‘Panel discussion’ considers Haiti’s past and future

COFFEE WITH WARREN, with Warren Harbeck
Cochrane Eagle, February 3, 2010

The crisis in Haiti has resulted in a learned – and very lively – cyberspace conversation among three of our coffee companions. I’ll summarize their remarks here in the form of a “panel” discussion.

The three “panelists” are:

Michael Bopp, Ph.D., of Cochrane. Michael and his wife, Judie, are directors of Four Worlds Centre for Development Learning, an international not-for-profit organization committed to social infrastructure wellbeing and recovery.

Denise Youngblood Coleman, Ph.D., of Houston, Texas. Denise is an international affairs specialist. She is Executive Vice President and Editor-in-Chief at Country Watch, an information provider on the recognized countries of the world.

Richard Maillet, lieutenant-colonel (retired 2007), of Cochrane. Richard’s reflections on his Canadian Forces time in Haiti were featured in last week’s column. I’ll give Richard the first word with his closing remarks from last week.

RICHARD: “Haiti will never be able to get out of its current situation without the assistance of the international community . . . (but) the Haitians must take some responsibility for the state of their nation.”

MICHAEL: “Mr. Maillet obviously sees with the eyes of the heart. But sometimes we also need to see with the eyes of history in order to understand what we are seeing.

“Haiti is the only place on earth (that I know of) that carried off a slave revolt successfully and formed a country, despite severe repression by Europeans.” To maintain their freedom, Haitians were forced to pay reparations to France, and to do this they “cut down all their usable timber – hence, the massive deforestation and subsequent environmental degradation.”

American occupation around the time of the Great Depression was followed by a succession of corrupt dictators culminating in the Duvaliers and their feared militia, the Tonton Macoutes.

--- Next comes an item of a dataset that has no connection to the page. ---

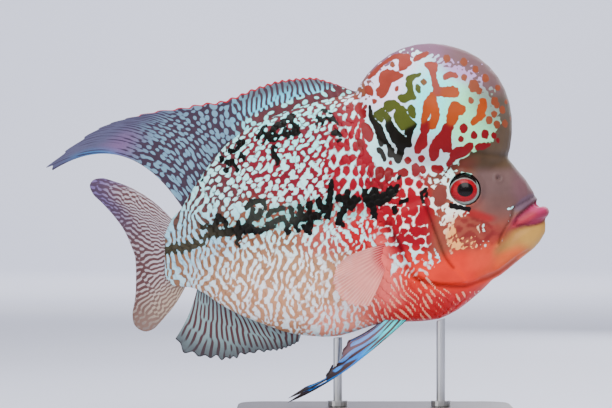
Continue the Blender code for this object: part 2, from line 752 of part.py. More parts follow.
def build_stand(clear_body, parts, paint):
    """Build the flat base and the two rods that hold the fish."""
    work = bmesh.new()
    bmesh.ops.create_cube(work, size=1.0)
    scale = Matrix.Diagonal((BASE_LENGTH * MM, BASE_WIDTH * MM, BASE_HEIGHT * MM, 1.0))
    place = Matrix.Translation((0.0, 0.0, 0.5 * BASE_HEIGHT * MM))
    bmesh.ops.transform(work, matrix=place @ scale, verts=work.verts)
    corners = [e for e in work.edges
               if abs(e.verts[0].co.z - e.verts[1].co.z) > 0.5 * BASE_HEIGHT * MM]
    bmesh.ops.bevel(work, geom=corners, offset=BASE_CORNER * MM, segments=6, profile=0.5,
                    affect="EDGES")
    top = [e for e in work.edges
           if all(v.co.z > (BASE_HEIGHT - 0.01) * MM for v in e.verts)
           and len(e.link_faces) == 2]
    bmesh.ops.bevel(work, geom=top, offset=BASE_EDGE * MM, segments=2, profile=0.5,
                    affect="EDGES")
    mesh = bpy.data.meshes.new("stand_base")
    work.to_mesh(mesh)
    work.free()
    mesh.materials.append(paint["wood"])
    base = bpy.data.objects.new("stand_base", mesh)
    parts.objects.link(base)

    for name, x in (("stand_rod_front", ROD_FRONT_X), ("stand_rod_rear", ROD_REAR_X)):
        foot = BASE_HEIGHT + GAP
        heights = (foot, foot + COLLAR_HEIGHT, foot + COLLAR_HEIGHT, ROD_REACH)
        radii = (COLLAR_RADIUS, COLLAR_RADIUS, ROD_RADIUS, ROD_RADIUS)
        points = []
        for height, radius in zip(heights, radii):
            for k in range(ROD_SIDES):
                angle = 2.0 * math.pi * k / ROD_SIDES
                points.append((x + radius * math.cos(angle), radius * math.sin(angle), height))
        faces = [list(range(ROD_SIDES))[::-1]]
        for row in range(len(heights) - 1):
            for k in range(ROD_SIDES):
                a, b = row * ROD_SIDES + k, row * ROD_SIDES + (k + 1) % ROD_SIDES
                faces.append([a, b, b + ROD_SIDES, a + ROD_SIDES])
        faces.append([(len(heights) - 1) * ROD_SIDES + k for k in range(ROD_SIDES)])
        rod = add_object(name, points, faces, parts, paint["steel"])
        cut(rod, [clear_body])


main()
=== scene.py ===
"""Dresses the flowerhorn cichlid: skin, scales, fins, eyes, stand and a plain studio.

Lengths in the dataclasses are millimetres in the model's frame: the fish faces +X, its
right flank is on the -Y side and +Z is up. They become metres when a mesh is made.
"""
import logging
import math
from dataclasses import dataclass, field
from enum import Enum
from typing import Any, Callable, Sequence

import bmesh
import bpy
import numpy as np
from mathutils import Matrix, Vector
from mathutils.bvhtree import BVHTree


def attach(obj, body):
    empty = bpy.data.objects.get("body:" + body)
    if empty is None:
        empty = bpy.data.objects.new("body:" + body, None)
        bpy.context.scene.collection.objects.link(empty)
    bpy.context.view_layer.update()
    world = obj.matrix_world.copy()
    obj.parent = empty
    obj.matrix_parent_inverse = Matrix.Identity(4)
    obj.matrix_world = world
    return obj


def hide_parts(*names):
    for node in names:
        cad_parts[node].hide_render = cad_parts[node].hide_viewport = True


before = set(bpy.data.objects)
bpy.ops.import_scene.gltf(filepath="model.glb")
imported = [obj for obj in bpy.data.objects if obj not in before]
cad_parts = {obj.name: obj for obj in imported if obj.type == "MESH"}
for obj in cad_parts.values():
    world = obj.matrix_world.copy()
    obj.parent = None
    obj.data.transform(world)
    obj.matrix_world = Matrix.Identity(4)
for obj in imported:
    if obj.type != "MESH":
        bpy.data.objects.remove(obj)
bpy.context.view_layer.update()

MM = 0.001
PHOTO_WIDE = 612
PHOTO_HIGH = 408
MM_PER_PIXEL = 0.563
# The photograph's pixel column over the stand's middle, and the height of its top edge.
MIDDLE_PIXEL = 375.0
TOP_LEVEL = 243.8
# A ray at a flank starts this far out, and is this many metres long.
BESIDE = 60.0
RAY = 0.07
# A mark's field gives millimetres inside its edge, and this is a place well outside it.
OUTSIDE = -6.0
LOG = logging.getLogger("flowerhorn")
Colour = tuple[float, float, float]
Array = np.ndarray
Piece = bpy.types.Object
Material = bpy.types.Material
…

The removal of the democratically-elected left-leaning president Jean-Bertrand Aristide at the turn of the century “was just another in a long chain of episodes in which we see again the undermining of Haitian development from within in order to serve perceived ‘interests’ of non-Haitians.

“When, in all this history, were the Haitian people supposed to have developed self-reliance, entrepreneurial spirit, good governance systems and for that matter, a viable economy?”

DENISE: Yes. I actually just wrote a piece on “Why is Haiti so poor?” (CountryWatch.com), because “I am appalled by the U.S. media's failure to constantly reference Haiti's poverty without placing that reality in context.”

After Haiti’s break with France, issues of land ownership and the devolution of an agro-economy into subsistence farming combined with years of internal battles to exact “a painful and destructive toll on the landscape and resources of Haiti.”

The resultant “mass exodus of the country’s intelligentsia served to ensure that Haiti may not have sufficient human capital capable of solving the country's complex political and economic challenges.”

Although there has been an outpouring of international aid, some critics question how much actually reaches the Haitian people, arguing that countries like Haiti suffer from a dearth of strong governance and corresponding institutions.

Since the 2004 ousting of Jean-Bertrand Aristide, “a democratically-elected leader-turned-despot,” United Nations, peace-keeping and International Monetary Fund initiatives “have yielded modest results relative to the previous decades. As such, Haiti’s long-term prospects will invariably rest upon the international community’s corresponding level of commitment to helping this beleaguered country.”

MICHAEL: Back to Aristide. Whatever the official story, “it is a fact that in the last free election Aristide’s party got 90% of the vote and they have now been denied access, as a party, to the next election. How can Haitians really develop if they are never allowed to make their own choices and learn from the consequences – good or bad?”

RICHARD: “It is really getting interesting. Always good to finally start opening our eyes to such an open sore that is so close to our world. I am not sure, though, if there will be real progress once the media spotlight is off. The solution in part must come from the Haitians, and I am not sure that they will ever be ready.”

WARREN: Ready or not, time stands still for no nation. Thanks, panelists. I’ll wrap things up for now with a quotation from the Talmud that appears at the end of every letter I receive from Denise:

Do not be daunted by the enormity of the world's misery.
Do justly, now. Walk humbly, now. Love mercy, now.
You are not obligated to complete the work,
but neither are you free to abandon it.